Secretary of the Chernihiv City Council
- In office 20 November 2020 – 20 December 2024

Acting Mayor of Chernihiv
- In office 9 February 2023 – 20 December 2024
- Preceded by: Vladyslav Atroshenko

Personal details
- Party: Ukrainian Democratic Alliance for Reform
- Alma mater: Chernihiv Collegium National University named after T. G. Shevchenko, Ukrainian School of Political Studies

= Oleksandr Lomako =

Ukrainian politician

Oleksandr Anatoliiovych Lomako (Олекса́ндр Анато́лійович Лома́ко; born 27 November 1984) is a Ukrainian politician. He was a secretary of the Chernihiv City Council of the 8th convocation and served as an acting mayor of Chernihiv from 1 February 2023 until 20 December 2024. Lomako is the leader of the UDAR party in Chernihiv Oblast.

== Political career ==
=== Secretary of the Chernihiv city council (2020-2023) ===
In the local elections of 2020, the "Native House" party showed one of the highest results in Ukraine, and the mayor Atroshenko was re-elected with the third result in Ukraine among city mayors. On 31 July 2021, the Homeland Party and UDAR parties signed a Memorandum of Cooperation and joint participation in the next parliamentary elections in Chernihiv. On November 3, 2021, Oleksandr Lomako headed the regional organization of the UDAR Vitaliy Klitschka party in Chernihiv Oblast.

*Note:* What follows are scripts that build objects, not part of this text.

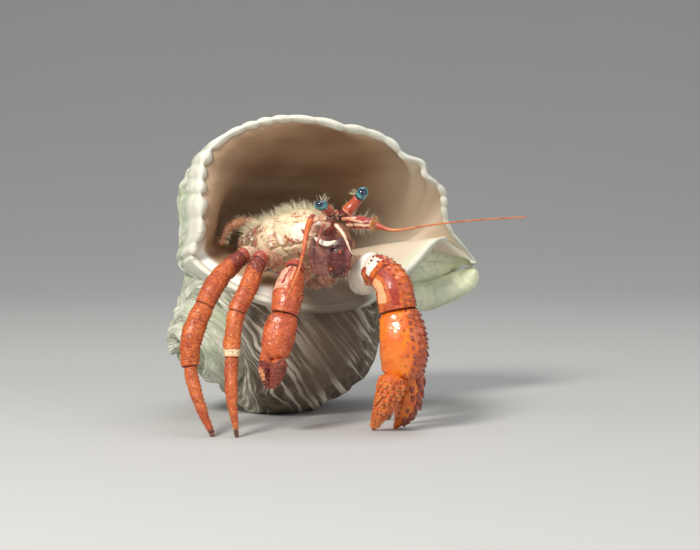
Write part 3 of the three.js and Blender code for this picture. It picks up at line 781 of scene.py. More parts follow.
def scales(piece, s, a, length, radius, seed=1):
    # low flat scales lying along the segment, each one a wide thin spike with a blunt end
    random = np.random.default_rng(seed)
    s, a = np.asarray(s, float), np.asarray(a, float)
    points, normals, ahead = surfaceAt(piece, s, a)
    size = random.uniform(0.8, 1.15, len(s))
    return spikePatch(points - 0.1 * ahead, ahead + 0.30 * normals, normals, length * size,
                      radius * size, (0.0, 0.45, 0.8), (1.0, 1.0, 0.66), -0.05, sides=8, sunk=0.3,
                      flat=0.5, tipStart=0.55)


def scatter(whole, low, high, angleLow, angleHigh, spacing, radius, seed):
    # centres on a jittered grid over a stretch of a segment and a sector of its angles
    random = np.random.default_rng(seed)
    rows = max(1, int((high - low) * whole / spacing))
    columns = max(1, int((angleHigh - angleLow) * radius / spacing))
    i, j = np.meshgrid(np.arange(rows), np.arange(columns), indexing="ij")
    s = (low + (high - low) * (i + 0.5) / rows) * whole
    a = angleLow + (angleHigh - angleLow) * (j + 0.25 + 0.5 * (i % 2)) / columns
    jitter = random.uniform(-0.28, 0.28, (2, rows, columns)) * spacing
    return np.stack([(s + jitter[0]).ravel(), (a + jitter[1] / radius).ravel()], -1)


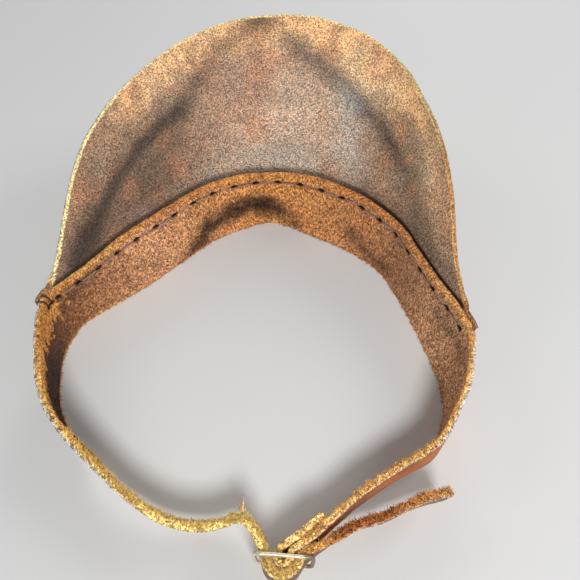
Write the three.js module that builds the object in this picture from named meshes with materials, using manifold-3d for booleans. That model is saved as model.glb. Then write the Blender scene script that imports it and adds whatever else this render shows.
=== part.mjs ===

=== Mayor of Chernihiv (2023-2024) ===
From 1 February 2023 to 20 December 2024 Lomako was the acting mayor of Chernihiv.

== Investigations ==
In September 2023, the SBU searched Lomako's home. The basis for the search was the decision of the Kyiv Court. In September 2024, repeated searches were conducted as part of the case of illegal land allocation.

In January 2025, Lomako was detained by law enforcement agencies in Chernihiv and taken to an unknown destination. His associate from the UDAR party, Artur Palatnyi, considered it political repressions.